╭─ DATA SHOWN

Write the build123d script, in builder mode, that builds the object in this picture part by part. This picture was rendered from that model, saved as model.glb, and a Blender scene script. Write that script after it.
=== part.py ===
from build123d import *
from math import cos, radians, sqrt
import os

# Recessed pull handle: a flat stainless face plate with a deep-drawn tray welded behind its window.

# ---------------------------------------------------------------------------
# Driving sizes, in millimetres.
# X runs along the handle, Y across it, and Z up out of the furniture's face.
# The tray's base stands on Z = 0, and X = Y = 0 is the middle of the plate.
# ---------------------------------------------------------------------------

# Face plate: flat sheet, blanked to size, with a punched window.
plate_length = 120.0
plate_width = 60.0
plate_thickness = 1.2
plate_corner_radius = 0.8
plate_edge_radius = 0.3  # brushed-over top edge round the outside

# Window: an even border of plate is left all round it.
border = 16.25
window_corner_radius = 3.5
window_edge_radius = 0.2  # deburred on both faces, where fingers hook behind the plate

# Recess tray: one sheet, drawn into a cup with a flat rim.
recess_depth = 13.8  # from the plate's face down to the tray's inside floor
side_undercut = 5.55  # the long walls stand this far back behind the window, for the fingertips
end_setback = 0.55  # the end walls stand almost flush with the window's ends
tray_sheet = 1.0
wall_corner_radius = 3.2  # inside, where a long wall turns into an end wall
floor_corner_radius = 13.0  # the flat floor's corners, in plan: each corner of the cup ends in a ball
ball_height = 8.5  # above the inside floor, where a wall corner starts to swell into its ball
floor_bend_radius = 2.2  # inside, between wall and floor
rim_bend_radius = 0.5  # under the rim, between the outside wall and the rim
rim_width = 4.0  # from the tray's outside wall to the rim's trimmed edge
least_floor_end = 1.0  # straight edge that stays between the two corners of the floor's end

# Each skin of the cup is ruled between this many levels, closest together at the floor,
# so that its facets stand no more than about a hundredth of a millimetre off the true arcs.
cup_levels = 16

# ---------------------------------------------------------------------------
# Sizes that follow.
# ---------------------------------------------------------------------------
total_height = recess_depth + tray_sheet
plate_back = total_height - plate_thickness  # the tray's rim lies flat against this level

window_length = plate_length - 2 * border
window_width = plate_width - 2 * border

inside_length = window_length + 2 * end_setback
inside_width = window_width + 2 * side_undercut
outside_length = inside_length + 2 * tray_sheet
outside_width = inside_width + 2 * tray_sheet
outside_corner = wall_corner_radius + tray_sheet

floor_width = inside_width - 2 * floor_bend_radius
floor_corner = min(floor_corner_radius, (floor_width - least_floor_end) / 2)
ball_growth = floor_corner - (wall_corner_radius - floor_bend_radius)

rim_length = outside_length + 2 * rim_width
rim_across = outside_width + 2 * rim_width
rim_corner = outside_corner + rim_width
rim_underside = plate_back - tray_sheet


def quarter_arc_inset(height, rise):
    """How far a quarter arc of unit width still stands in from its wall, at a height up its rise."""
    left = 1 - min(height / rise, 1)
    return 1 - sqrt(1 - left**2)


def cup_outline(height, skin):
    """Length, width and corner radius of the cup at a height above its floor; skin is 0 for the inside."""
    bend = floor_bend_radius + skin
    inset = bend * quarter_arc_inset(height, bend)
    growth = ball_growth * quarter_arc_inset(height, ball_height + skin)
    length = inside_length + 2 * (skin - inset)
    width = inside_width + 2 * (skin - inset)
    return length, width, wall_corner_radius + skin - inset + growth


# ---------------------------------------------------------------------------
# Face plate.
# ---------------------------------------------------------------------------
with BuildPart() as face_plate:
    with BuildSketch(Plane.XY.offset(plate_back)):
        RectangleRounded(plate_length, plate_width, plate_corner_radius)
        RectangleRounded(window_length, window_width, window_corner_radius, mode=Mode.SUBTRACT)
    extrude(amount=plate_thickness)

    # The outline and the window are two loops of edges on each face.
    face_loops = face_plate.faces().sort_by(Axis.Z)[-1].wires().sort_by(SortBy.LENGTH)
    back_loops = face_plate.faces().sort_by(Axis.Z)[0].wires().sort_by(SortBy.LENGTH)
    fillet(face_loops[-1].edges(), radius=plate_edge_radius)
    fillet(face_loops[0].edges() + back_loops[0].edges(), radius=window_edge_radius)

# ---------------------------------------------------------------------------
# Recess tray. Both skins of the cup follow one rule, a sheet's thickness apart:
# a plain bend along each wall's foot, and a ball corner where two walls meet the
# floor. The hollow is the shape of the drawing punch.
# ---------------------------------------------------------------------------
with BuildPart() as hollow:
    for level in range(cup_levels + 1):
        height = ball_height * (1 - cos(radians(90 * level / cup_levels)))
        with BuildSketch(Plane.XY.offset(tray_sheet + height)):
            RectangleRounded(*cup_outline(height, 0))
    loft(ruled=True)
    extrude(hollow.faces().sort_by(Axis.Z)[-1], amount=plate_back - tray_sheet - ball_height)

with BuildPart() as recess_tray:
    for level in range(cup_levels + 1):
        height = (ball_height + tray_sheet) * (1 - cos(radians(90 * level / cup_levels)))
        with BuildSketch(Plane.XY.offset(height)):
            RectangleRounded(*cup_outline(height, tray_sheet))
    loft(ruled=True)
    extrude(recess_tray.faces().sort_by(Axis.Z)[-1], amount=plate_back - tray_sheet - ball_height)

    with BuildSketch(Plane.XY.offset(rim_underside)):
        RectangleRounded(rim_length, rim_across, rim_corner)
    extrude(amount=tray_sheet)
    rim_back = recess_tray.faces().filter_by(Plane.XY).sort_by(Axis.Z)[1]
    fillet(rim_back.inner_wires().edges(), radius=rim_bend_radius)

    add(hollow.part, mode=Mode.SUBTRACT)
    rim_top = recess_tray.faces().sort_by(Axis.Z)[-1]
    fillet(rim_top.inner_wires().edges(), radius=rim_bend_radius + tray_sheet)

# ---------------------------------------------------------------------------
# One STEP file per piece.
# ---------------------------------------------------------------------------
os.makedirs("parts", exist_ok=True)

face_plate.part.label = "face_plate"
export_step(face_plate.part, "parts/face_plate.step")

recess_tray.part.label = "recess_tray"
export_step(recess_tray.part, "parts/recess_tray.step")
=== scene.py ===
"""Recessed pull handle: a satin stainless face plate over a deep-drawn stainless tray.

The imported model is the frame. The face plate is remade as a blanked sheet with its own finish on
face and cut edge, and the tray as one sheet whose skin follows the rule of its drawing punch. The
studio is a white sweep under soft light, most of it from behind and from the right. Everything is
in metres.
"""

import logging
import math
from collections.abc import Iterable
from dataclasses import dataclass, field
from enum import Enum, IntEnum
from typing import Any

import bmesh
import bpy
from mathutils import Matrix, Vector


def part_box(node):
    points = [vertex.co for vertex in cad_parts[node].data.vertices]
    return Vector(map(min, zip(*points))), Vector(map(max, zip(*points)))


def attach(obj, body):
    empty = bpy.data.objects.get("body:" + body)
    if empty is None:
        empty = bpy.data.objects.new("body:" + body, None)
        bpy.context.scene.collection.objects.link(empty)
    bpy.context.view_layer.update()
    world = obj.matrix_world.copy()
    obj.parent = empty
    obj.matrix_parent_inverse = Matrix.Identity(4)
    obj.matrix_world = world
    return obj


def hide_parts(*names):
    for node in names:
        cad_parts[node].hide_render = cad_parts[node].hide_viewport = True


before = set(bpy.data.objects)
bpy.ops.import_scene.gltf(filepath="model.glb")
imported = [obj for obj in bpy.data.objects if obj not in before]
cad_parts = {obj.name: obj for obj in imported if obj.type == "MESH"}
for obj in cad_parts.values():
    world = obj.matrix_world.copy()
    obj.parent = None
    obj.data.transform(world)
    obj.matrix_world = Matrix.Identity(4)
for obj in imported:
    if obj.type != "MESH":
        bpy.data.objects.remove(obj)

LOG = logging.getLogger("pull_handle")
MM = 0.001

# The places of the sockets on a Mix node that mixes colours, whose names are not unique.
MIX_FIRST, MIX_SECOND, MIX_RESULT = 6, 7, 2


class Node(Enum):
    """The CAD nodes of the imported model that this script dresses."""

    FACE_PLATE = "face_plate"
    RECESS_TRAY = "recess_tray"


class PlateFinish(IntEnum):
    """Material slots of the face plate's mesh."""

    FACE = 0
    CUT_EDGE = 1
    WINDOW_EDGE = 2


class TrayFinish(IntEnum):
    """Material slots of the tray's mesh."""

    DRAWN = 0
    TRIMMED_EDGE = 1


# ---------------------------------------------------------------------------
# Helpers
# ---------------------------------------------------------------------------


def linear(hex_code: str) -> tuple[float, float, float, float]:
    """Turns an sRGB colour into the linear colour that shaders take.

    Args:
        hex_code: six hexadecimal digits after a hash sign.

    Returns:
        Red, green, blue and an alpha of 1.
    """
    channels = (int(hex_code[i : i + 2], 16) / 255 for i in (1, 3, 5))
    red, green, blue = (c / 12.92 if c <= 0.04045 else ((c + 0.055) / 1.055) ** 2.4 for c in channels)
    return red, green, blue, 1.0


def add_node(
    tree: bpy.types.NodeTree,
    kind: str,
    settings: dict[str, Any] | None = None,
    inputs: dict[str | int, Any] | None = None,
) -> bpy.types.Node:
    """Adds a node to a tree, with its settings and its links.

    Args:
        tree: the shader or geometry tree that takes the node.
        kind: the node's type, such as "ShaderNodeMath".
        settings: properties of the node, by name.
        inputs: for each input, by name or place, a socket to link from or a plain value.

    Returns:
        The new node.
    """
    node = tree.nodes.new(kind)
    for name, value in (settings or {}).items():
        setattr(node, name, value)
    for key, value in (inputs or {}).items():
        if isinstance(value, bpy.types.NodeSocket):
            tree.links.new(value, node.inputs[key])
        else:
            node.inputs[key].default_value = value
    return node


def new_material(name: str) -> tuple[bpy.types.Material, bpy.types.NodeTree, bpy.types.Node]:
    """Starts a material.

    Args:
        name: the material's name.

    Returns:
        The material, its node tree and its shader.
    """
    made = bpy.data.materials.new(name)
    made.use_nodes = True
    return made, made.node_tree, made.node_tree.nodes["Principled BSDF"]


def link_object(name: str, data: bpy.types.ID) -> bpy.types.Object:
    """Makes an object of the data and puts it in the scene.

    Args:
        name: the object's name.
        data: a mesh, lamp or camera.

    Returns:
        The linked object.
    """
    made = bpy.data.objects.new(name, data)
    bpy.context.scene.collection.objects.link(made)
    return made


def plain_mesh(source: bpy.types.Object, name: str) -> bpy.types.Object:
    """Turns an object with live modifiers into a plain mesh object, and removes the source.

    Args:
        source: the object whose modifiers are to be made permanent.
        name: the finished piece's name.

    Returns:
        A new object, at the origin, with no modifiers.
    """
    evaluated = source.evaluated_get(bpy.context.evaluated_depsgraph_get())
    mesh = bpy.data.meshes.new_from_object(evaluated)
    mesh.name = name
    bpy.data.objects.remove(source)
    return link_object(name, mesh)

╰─

**GIVEN TASK:**
For each line in the data above that contains the string "names", extract the line.

**ANSWER FOR THIS EXERCISE:**
def hide_parts(*names):
    for node in names:
# The places of the sockets on a Mix node that mixes colours, whose names are not unique.